There is no universal benchmark. A good CPA depends entirely on your product margin. Calculate your break-even CPA first: divide your gross profit per order by your target ROAS. That number is your ceiling. If your average CPA stays below it, your campaigns are profitable. Industry averages vary widely by category, so use your own margin data as the anchor, not published benchmarks.
How long should I run ads before switching to Cost Per Result Goal?
Run Lowest Cost bidding until your ad set has recorded at least 50 purchase conversions and has fully exited the learning phase. Per Meta's best practices guide, setting a cost cap before the learning phase ends typically hurts delivery and raises CPA. Use the learning phase data to find your realistic baseline, then set your goal cap at or slightly above your break-even.

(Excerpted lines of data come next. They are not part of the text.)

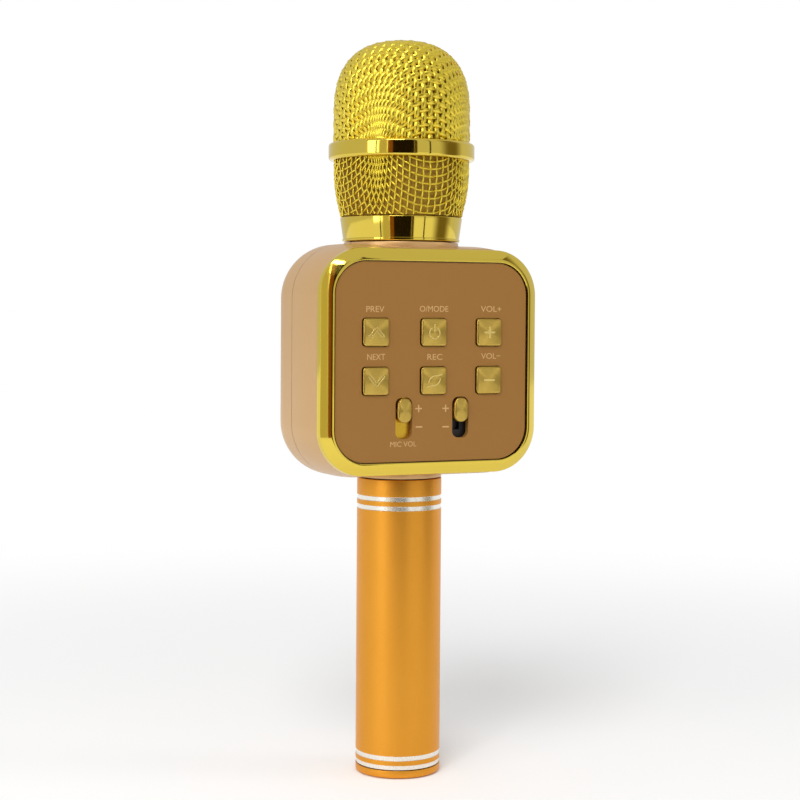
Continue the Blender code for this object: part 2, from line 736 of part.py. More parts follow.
def build_slider_knob(x):
    """Slider knob with its stem into the fader."""
    z = knob_centre_z()
    cap_back = board_front() - 2 * GAP - FADER_DEPTH
    knob = plate(rounded_rectangle(KNOB_WIDTH, KNOB_HEIGHT, KNOB_CORNER, 4), PANEL_FRONT - KNOB_PROUD,
                 cap_back, centre=(x, z))
    half = KNOB_STEM_WIDTH / 2
    stem = box((x - half, x + half), (cap_back - 0.5 * MM, fader_floor() - GAP),
               (z - KNOB_STEM_HEIGHT / 2, z + KNOB_STEM_HEIGHT / 2))
    return join(knob, stem)


# ---- Boards and sockets ---------------------------------------------------------------------------------
def build_control_board():
    """Board behind the front wall's window, between the screw bosses."""
    low, high = window()[1]
    grow = CONTROL_BOARD_OVERLAP
    reach = SCREW_X - SCREW_BOSS_RADIUS - GAP
    return box((-reach, reach), (board_front(), board_front() + BOARD_THICKNESS), (low - grow, high + grow))


def build_main_board():
    """Board across the box, from side wall to side wall."""
    reach = BOX_WIDTH / 2 - BOX_WALL - GAP - FRONT_TAPER / 4
    return box((-reach, reach), (MAIN_BOARD_FRONT, MAIN_BOARD_FRONT + BOARD_THICKNESS),
               (BOX_CENTRE_Z - MAIN_BOARD_HEIGHT / 2, BOX_CENTRE_Z + MAIN_BOARD_HEIGHT / 2))


def socket_mouth():
    """x of the sockets' mouths, just inside the box's right side."""
    return BOX_WIDTH / 2 - 2.0 * FRONT_TAPER / 4 - 0.5 * MM


def socket_slab(size, z, grow=0.0, outwards=0.0):
    """Box of a flat socket on the front of the main board, or of its opening in the wall."""
    back = MAIN_BOARD_FRONT - GAP + grow
    x_mouth = socket_mouth()
    return box((x_mouth - SOCKET_LENGTH, x_mouth + outwards), (back - size[0] - 2 * grow, back),
               (z - size[1] / 2 - grow, z + size[1] / 2 + grow))


def build_flat_socket(size, z, wall):
    """USB or card socket: a flat shell with a deep mouth."""
    body = socket_slab(size, z)
    back = MAIN_BOARD_FRONT - GAP
    mouth = box((socket_mouth() - SOCKET_LENGTH + 1.5 * MM, 1.0), (back - size[0] + wall, back - wall),
                (z - size[1] / 2 + wall, z + size[1] / 2 - wall))
    return cut(body, mouth)


def jack_y():
    """Depth of the round jack's axis."""
    return MAIN_BOARD_FRONT - GAP - JACK_RADIUS


def build_audio_jack():
    """Round 3.5 mm jack socket."""
    mouth = socket_mouth()
    body = rod(JACK_RADIUS, (mouth - SOCKET_LENGTH, jack_y(), JACK_Z), (mouth, jack_y(), JACK_Z), 24)
    return cut(body, rod(JACK_BORE, (mouth - SOCKET_LENGTH + 1.5 * MM, jack_y(), JACK_Z), (1.0, jack_y(), JACK_Z), 20))


def socket_holes():
    """Cutters for the three openings in the box's right side."""
    return (socket_slab(USB_SIZE, USB_Z, GAP, 0.02), socket_slab(CARD_SIZE, CARD_Z, GAP, 0.02),
            rod(JACK_RADIUS + GAP, (0.0, jack_y(), JACK_Z), (1.0, jack_y(), JACK_Z), 24))


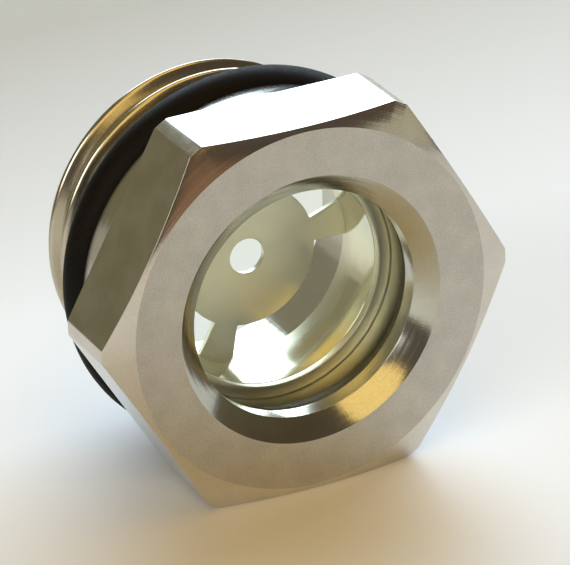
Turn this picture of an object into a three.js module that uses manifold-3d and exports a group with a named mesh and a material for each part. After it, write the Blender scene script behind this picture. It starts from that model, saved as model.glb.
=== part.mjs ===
// Hex-head sight glass with a G 1/2 pipe thread, as an assembly of its separate pieces.
// Millimetres, +Z up. The fitting's axis is Y: the front face looks towards -Y, and the threaded spigot ends
// at +Y. The hex head lies on one of its flats. The origin is under the middle of the fitting, on the ground.

import * as THREE from 'three';
import { mergeVertices } from 'three/addons/utils/BufferGeometryUtils.js';
import Module from 'manifold-3d';

const wasm = await Module();
wasm.setup();

// ---- driving dimensions; every "Y" is a distance behind the front face ----

const ACROSS_FLATS = 24;
const CORNER_RADIUS = 13.6; // the hex corners are turned down to this radius
const HEAD_LENGTH = 5.6;
const FACE_RADIUS = 11.7; // flat part of the front face, inside the corner chamfer
const CORNER_CHAMFER_SLOPE = 0.376; // chamfer depth for each millimetre of radius
const COLLAR_RADIUS = 11.7;
const COLLAR_LENGTH = 2;

const THREAD_RADIUS = 10.4775; // G 1/2: 20.955 mm major diameter
const THREAD_PITCH = 1.8143; // 14 threads to the inch
const THREAD_DEPTH = 1.162;
const THREAD_CREST_PHASE = 0.81; // pitches from the thread's start to the middle of a crest, at the top
const ROOT_END_SHARE = 0.14; // of a pitch: the flat at the thread's root ends here
const CREST_START_SHARE = 0.43; // the tooth is at its full radius between these two
const CREST_END_SHARE = 0.71;
const RELIEF_RADIUS = 9; // seat of the flange seal, between collar and thread
const RELIEF_LENGTH = 3;
const THREAD_END_CHAMFER = 0.6;
const TOTAL_LENGTH = 16.3;

const WINDOW_RADIUS = 7.4;
const WINDOW_BEVEL_WIDTH = 1.3;
const WINDOW_BEVEL_DEPTH = 1;
const LIP_BACK_Y = 2.1; // back of the lip that the glass stack is pushed against
const BORE_RADIUS = 8;
const BORE_CHAMFER = 0.35;

const GLASS_RADIUS = 7.85;
const GLASS_THICKNESS = 3.8;
const FRONT_GASKET_THICKNESS = 0.35;
const BACKING_RING_THICKNESS = 0.5;
const BACKING_RING_INNER_RADIUS = 7;

const REFLECTOR_FLOOR = 0.4;
const REFLECTOR_OUTER_RADIUS = 7.85;
const REFLECTOR_RIM_RADIUS = 7; // inside, at the glass end of its conical wall
const REFLECTOR_BASE_RADIUS = 6.8; // inside, where the wall meets the floor, and the outside of the slots
const REFLECTOR_DEPTH = 3.5; // from the rim to the front of the floor
const REFLECTOR_DISC_RADIUS = 4.63;
const REFLECTOR_HOLE_RADIUS = 1.15;
const REFLECTOR_ARMS = 3;
const REFLECTOR_ARM_ANGLE = THREE.MathUtils.degToRad(20);
const REFLECTOR_ARM_PHASE = THREE.MathUtils.degToRad(81); // first arm, clockwise from the top, from the front

const FLANGE_SEAL_SECTION = 2.9;
const FLANGE_SEAL_OUTER_RADIUS = 12.17;
const GLASS_SEAL_SECTION = 1;
const GLASS_SEAL_Y = 4.5;
const SNAP_RING_WIRE = 0.9;
const SNAP_RING_RADIUS = 7.9; // middle of the wire
const SNAP_RING_GAP = THREE.MathUtils.degToRad(24);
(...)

Why is my cost per purchase suddenly increasing?
The most common causes are creative fatigue (your audience has seen the same ad too many times), audience exhaustion (you've reached most of the eligible buyers in your targeting), rising auction competition (especially during seasonal peaks), or a pixel tracking issue causing under-reporting of conversions. Check frequency and CTR together. If frequency is high and CTR is falling, refresh your creative first.
Does Cost Per Result Goal guarantee my CPA stays under the cap?
No. Per Meta's Bid Strategy Guide, costs can exceed your cap during the learning phase or when conversions are attributed outside a 7-day post-click window. Think of the cap as a target average, not a hard ceiling. Monitor your 7-day rolling CPA average rather than reacting to individual days above the cap.